If the edge is rough, run the original through a dedicated remover, inspect, then flatten to white only at the end. Araluma’s tool handles the remove-background step in the browser flow, but it can still miss wispy or transparent details because AI matting is never perfect. For edge-heavy products, compare it against your native result and keep the version that preserves more product.

For a deeper tool comparison, I wrote this benchmark around exactly this failure mode. The short version: edge quality beats a flashy interface when the final image is going into a marketplace grid.

Export the final eBay image at 1600 square

Use 1600 x 1600 px as the practical export target for the main eBay photo, then keep the file comfortably under the uploader limit. eBay policy requires at least 500 px on the longest side, while its photo tips recommend 800-1,600 px and list 7 MB per uploaded file.

I ran a local 1600 x 1600 product-style test export before writing this: after stripping metadata and saving JPEG quality 88, the file landed at 65,207 bytes in 0.09 seconds. Synthetic file, yes. Still useful. It proves you don’t need a bloated upload to get a clean square canvas.

If your file is a transparent PNG after background removal, flatten it onto white before the final upload unless you have a specific reason to keep transparency. Araluma PNG to JPG is useful when the upload form or preview treats transparency badly. The trade-off is simple: JPG drops transparency forever.

After flattening, run a final size pass with Araluma Resize. If the file is still heavier than it needs to be, Araluma Compress after resizing, not before. Compression before resizing wastes time on pixels you are about to throw away.

The same logic applies to Etsy and Shopify product photos, with different platform habits.
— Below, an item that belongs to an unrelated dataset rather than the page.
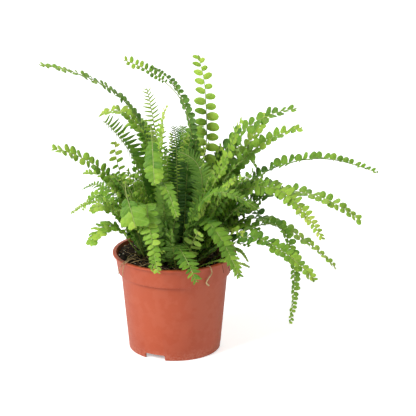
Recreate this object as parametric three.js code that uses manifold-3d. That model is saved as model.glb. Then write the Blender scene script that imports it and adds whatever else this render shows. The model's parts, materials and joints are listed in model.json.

If you move between stores, read that Etsy article and build a simple shot list so you are not fixing one-off crops every time a marketplace asks for a square.

When should you skip the eBay editor?

Skip the eBay editor when the first image needs careful edge control, a reusable transparent asset, or matching exports for multiple marketplaces. Use it when the background is plain, the product outline is simple, and you only need one clean main gallery photo.

That’s the practical split. Native editor first. Dedicated remover when the edge matters. Resize and compress last (especially if the source file came from a phone).

For Amazon-style product grids, white backgrounds are expected. For eBay, the main photo should still feel like the real item a buyer will receive, not a catalog render. Next listing, check the bottom shadow and the hardest edge before you upload. Thirty seconds. Worth it.